Newton's Wake, by Ken Macleod — Earth goes through a singularity event that leaves the people left behind warring over weird and wonderful posthuman artifacts, not the least of which is a wormhole network and a gentle but firm refusal for causality to be violated even though faster-than-light travel is possible. A good space-opera romp, pleasantly absent of Mr. Macleod's eye-rollingly leftist politics.

The Thousandfold Thought, by R. Scott Bakker — Third in a Tolkien-scale fantasy epic, the conclusion to a tale that, while suffering a few of the standard high-fantasy delusions, manages some pretty interesting gyrations. Tedious in places; gripping in others. the latter outweight the former by a considerable margin.
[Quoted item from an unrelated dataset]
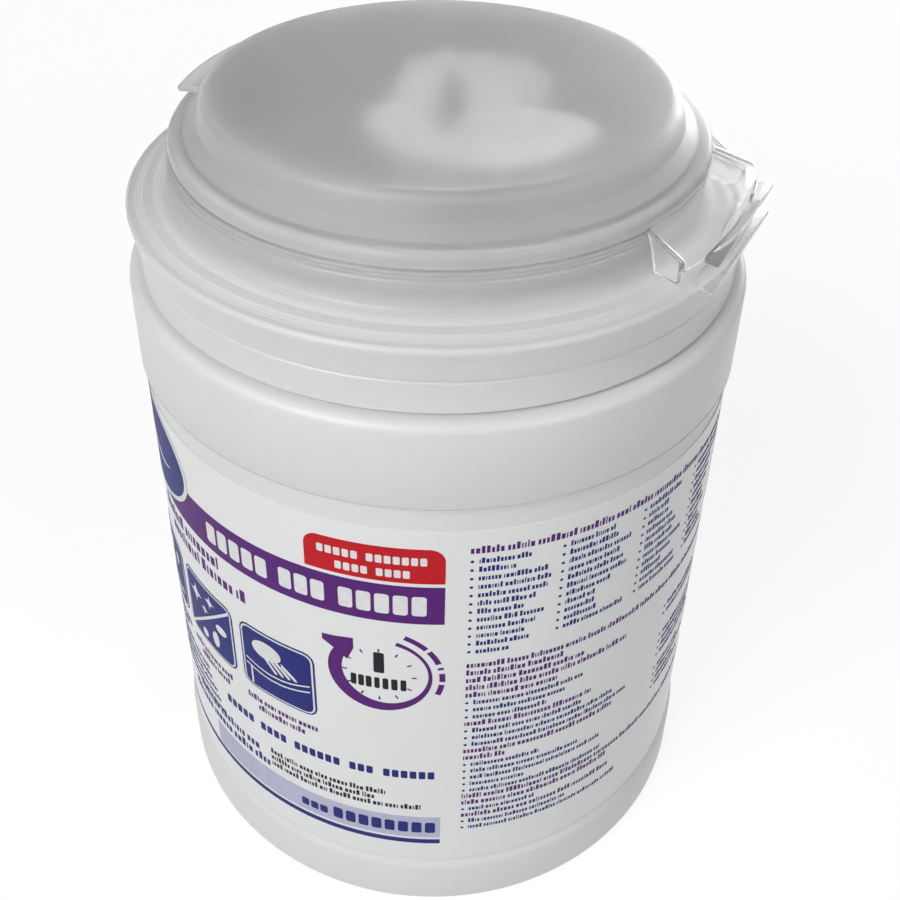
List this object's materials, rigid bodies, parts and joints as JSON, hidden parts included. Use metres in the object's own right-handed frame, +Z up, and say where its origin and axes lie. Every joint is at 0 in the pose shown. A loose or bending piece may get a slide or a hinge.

Glasshouse, by Charlie Stross — Stross's books tend to be answers to hypothetical questions. "How would an interstellar metacivilization uninterested in faster-than-light travel but happy to use faster-than-light communication survive past the collapse of its member civilizations?" (Singularity Sky.) "What would conflict between weakly godlike posthuman Grand Intelligences look like to humans caught in the middle of it?" (Iron Sunrise.) "How would the world's governments react to the discovery that demons are real, and they can be summoned by doing a specific kind of mathematics?" (The Atrocity Archives.) "How does a society that allows perfect copying of humans, transporters-that-replicate, feel like to its members?" (Glasshouse.)

More to be added.

Tuesday, October 10

Colour me sociopathic, then

In his article "Disney exec: Piracy is just a business model", Doctorow points out at the bottom that conversation -- rather than content -- is king. Well, yes, to a point; I probably would choose friends over movies for my desert island sojourn, but 'conversation' in that sense of the word cannot be delivered to me by Disney. They can try to talk about their content, and they can make it easier (or more difficult) to have a conversation about their content, but to the extent that they have to have product to sell in order to make quarterly P/L targets they have to produce content.

Conversation might be king, but corporations aren't kingmakers.